Nothing but the lines from the line that contains "const jute = new" through the line that contains "# coil, on the floor that the rug lies on." should appear in the output, each reproduced exactly.
>> START
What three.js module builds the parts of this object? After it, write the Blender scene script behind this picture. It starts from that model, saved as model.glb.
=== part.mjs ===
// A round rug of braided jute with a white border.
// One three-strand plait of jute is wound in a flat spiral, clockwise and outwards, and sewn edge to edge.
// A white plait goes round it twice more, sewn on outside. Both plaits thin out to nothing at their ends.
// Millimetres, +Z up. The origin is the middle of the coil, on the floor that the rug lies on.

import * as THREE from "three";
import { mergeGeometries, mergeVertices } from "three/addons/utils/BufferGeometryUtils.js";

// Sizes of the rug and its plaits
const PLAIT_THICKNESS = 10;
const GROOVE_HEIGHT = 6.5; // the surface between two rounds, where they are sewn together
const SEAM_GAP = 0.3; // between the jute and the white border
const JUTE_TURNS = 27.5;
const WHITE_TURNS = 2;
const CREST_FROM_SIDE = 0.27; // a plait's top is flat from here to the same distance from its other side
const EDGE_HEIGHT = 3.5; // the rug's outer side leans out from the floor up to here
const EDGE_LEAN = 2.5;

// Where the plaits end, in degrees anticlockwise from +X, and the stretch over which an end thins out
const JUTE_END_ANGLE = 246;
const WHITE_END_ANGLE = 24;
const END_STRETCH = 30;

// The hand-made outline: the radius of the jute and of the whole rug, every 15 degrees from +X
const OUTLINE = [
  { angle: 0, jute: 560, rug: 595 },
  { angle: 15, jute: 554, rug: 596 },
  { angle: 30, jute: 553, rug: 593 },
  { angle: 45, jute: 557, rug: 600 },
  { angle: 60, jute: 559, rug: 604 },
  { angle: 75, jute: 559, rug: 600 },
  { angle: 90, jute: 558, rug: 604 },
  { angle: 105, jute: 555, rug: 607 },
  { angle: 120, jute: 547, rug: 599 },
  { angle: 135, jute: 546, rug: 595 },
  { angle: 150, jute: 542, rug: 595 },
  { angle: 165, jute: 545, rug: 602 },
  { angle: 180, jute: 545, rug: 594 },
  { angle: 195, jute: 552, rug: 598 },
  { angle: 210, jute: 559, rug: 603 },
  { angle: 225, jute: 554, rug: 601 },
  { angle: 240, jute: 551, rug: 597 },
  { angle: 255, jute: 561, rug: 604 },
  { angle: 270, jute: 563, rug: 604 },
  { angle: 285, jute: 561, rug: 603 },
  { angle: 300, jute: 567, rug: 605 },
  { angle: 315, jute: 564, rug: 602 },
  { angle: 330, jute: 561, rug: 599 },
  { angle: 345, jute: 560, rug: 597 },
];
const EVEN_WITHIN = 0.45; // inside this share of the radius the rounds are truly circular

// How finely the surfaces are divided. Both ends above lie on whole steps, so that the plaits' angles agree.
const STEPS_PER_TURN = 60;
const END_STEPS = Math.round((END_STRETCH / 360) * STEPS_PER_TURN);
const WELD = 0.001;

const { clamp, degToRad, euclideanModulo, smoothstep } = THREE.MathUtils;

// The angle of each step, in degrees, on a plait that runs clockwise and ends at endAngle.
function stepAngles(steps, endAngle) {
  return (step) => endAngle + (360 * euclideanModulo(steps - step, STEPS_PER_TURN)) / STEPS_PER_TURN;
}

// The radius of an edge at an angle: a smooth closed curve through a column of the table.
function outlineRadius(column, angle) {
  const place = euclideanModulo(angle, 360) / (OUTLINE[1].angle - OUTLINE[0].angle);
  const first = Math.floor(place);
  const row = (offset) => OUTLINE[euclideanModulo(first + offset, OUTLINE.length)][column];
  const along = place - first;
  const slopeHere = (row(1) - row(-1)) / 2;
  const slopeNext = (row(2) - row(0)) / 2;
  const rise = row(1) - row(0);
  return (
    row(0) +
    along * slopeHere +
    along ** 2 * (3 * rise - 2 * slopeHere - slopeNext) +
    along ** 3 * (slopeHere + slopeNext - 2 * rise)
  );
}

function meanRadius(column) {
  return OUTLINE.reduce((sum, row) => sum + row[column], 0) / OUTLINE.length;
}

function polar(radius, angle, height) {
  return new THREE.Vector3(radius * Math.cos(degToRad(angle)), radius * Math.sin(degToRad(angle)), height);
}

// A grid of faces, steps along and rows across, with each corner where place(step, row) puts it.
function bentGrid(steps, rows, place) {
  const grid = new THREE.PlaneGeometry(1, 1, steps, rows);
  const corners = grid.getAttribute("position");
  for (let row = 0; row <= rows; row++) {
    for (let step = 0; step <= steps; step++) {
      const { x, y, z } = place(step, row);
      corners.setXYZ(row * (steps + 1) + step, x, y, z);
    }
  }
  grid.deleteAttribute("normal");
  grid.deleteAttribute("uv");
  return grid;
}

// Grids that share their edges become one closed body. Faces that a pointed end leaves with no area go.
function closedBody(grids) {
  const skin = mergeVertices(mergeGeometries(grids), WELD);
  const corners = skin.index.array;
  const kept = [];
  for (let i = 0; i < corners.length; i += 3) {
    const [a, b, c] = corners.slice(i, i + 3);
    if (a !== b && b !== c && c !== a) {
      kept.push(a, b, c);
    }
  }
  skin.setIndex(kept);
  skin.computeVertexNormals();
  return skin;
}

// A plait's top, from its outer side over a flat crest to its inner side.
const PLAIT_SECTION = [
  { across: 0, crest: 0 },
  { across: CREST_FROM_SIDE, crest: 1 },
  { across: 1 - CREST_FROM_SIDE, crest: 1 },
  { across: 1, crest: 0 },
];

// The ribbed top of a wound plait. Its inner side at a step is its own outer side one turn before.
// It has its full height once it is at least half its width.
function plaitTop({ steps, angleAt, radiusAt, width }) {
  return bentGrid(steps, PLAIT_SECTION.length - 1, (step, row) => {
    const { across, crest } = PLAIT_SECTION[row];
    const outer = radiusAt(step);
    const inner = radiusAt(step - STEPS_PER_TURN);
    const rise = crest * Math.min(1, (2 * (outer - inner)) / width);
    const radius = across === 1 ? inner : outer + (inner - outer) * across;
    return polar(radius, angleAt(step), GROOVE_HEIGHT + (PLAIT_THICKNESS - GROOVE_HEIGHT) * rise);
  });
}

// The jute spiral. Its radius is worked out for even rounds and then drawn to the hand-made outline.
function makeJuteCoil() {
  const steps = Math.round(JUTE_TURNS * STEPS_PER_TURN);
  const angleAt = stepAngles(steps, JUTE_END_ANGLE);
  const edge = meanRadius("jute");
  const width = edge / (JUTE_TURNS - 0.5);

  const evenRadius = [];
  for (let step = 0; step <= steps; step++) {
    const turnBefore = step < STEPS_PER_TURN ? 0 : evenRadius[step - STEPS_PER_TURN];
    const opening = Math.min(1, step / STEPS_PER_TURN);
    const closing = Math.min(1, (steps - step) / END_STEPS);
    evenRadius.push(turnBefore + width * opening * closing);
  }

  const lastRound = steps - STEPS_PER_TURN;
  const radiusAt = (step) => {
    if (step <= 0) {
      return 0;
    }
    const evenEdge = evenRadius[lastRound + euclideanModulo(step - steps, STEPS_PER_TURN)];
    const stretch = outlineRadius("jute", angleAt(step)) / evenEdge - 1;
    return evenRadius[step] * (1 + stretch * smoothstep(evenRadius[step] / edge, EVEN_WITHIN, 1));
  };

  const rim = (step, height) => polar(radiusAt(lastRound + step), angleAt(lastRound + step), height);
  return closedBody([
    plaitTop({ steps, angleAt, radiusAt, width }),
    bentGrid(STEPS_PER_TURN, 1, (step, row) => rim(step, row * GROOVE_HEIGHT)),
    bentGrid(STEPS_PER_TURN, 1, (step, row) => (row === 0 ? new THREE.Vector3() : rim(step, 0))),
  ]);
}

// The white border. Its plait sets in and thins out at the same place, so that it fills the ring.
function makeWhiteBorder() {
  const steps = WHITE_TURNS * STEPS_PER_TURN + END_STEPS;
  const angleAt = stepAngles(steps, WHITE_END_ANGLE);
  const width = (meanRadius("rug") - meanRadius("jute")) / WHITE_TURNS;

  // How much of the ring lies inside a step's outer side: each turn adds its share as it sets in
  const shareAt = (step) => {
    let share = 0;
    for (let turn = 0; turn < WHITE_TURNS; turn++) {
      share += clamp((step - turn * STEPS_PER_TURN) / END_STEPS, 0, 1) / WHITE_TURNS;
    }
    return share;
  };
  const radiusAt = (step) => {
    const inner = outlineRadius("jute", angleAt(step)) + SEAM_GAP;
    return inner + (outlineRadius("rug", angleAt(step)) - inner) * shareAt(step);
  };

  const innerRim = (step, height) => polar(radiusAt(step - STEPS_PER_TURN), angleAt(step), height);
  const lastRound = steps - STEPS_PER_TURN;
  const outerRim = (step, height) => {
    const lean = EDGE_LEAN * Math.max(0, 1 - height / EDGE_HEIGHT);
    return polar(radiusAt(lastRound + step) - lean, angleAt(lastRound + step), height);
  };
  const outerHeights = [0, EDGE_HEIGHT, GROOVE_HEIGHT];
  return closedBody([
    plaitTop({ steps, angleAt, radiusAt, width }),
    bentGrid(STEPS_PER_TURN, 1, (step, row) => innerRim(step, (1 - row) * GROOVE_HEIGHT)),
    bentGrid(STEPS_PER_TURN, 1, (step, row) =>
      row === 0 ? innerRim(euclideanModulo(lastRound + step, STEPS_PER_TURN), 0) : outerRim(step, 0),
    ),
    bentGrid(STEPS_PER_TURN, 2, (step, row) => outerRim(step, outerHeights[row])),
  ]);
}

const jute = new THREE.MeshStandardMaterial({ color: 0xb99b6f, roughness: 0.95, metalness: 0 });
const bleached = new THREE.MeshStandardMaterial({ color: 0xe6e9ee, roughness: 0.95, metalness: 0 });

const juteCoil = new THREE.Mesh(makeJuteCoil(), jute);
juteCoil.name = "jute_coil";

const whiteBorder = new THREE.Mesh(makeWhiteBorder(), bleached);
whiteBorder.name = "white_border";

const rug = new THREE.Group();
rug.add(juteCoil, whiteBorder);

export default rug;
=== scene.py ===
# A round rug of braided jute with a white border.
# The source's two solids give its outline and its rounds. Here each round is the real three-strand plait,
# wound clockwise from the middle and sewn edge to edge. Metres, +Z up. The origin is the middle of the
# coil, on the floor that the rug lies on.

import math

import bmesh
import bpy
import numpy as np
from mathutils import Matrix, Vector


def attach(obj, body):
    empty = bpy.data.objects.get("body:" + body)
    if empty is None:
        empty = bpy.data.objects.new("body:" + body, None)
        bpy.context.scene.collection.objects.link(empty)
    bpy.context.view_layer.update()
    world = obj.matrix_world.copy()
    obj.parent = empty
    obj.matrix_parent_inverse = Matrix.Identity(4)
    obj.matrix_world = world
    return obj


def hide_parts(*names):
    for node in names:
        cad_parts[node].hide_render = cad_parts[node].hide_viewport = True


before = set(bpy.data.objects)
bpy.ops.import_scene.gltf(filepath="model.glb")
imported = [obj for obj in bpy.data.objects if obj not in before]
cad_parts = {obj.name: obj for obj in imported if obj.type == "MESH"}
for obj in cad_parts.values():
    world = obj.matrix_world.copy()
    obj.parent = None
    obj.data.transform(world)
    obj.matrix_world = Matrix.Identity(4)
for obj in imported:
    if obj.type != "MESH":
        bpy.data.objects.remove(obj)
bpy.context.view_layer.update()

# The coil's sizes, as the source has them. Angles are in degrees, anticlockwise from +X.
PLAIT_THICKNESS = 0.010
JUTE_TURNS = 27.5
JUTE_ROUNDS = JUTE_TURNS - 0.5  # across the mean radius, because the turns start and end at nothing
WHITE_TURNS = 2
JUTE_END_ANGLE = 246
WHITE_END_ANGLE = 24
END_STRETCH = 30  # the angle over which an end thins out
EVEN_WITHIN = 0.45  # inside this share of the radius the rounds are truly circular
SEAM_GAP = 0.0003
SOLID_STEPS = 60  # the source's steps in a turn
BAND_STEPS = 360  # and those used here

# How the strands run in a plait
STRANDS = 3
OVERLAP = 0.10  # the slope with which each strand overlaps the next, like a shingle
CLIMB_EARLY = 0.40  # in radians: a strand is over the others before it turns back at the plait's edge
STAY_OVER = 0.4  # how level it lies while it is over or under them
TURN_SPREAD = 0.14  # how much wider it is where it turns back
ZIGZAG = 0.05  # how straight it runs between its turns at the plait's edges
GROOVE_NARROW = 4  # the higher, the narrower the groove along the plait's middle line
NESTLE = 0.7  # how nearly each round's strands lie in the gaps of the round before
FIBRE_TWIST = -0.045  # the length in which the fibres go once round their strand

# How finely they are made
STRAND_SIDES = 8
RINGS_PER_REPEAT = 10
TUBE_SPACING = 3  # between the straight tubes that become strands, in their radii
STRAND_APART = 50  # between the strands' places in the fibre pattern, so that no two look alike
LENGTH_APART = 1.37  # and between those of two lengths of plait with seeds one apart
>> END
>> START
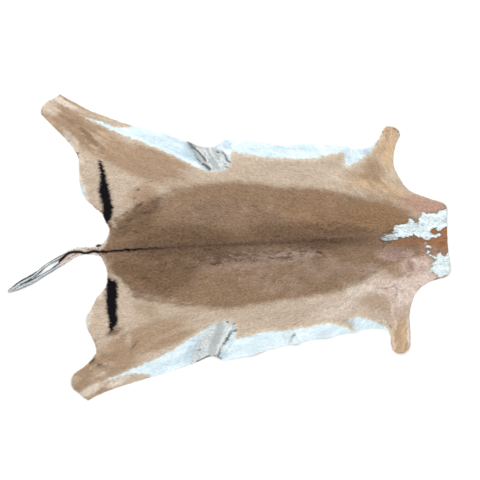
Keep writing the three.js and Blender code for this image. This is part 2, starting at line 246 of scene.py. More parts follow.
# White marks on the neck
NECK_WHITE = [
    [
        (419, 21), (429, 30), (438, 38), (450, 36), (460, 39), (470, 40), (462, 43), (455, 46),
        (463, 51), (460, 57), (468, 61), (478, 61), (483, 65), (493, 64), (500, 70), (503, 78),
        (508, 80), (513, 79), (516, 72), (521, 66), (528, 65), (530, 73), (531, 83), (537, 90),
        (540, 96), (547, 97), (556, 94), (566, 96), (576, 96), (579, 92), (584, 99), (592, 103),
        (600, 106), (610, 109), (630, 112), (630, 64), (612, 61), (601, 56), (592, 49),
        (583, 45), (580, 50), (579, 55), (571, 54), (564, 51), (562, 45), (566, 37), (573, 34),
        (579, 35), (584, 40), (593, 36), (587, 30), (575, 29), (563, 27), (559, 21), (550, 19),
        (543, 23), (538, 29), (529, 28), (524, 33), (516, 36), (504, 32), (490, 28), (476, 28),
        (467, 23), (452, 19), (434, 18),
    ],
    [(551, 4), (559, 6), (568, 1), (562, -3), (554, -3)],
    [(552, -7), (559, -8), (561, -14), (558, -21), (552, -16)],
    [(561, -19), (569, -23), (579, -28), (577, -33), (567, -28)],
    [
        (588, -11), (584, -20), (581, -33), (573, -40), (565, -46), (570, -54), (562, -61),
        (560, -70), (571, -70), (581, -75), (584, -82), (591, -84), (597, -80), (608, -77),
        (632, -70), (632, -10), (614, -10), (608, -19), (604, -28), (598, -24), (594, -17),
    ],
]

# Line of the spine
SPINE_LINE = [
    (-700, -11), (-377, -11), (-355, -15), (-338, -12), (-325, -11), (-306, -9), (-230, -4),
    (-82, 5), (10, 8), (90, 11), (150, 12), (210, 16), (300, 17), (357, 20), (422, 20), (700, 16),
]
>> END
Problem solution:
const jute = new THREE.MeshStandardMaterial({ color: 0xb99b6f, roughness: 0.95, metalness: 0 });
const bleached = new THREE.MeshStandardMaterial({ color: 0xe6e9ee, roughness: 0.95, metalness: 0 });

const juteCoil = new THREE.Mesh(makeJuteCoil(), jute);
juteCoil.name = "jute_coil";

const whiteBorder = new THREE.Mesh(makeWhiteBorder(), bleached);
whiteBorder.name = "white_border";

const rug = new THREE.Group();
rug.add(juteCoil, whiteBorder);

export default rug;
=== scene.py ===
# A round rug of braided jute with a white border.
# The source's two solids give its outline and its rounds. Here each round is the real three-strand plait,
# wound clockwise from the middle and sewn edge to edge. Metres, +Z up. The origin is the middle of the
# coil, on the floor that the rug lies on.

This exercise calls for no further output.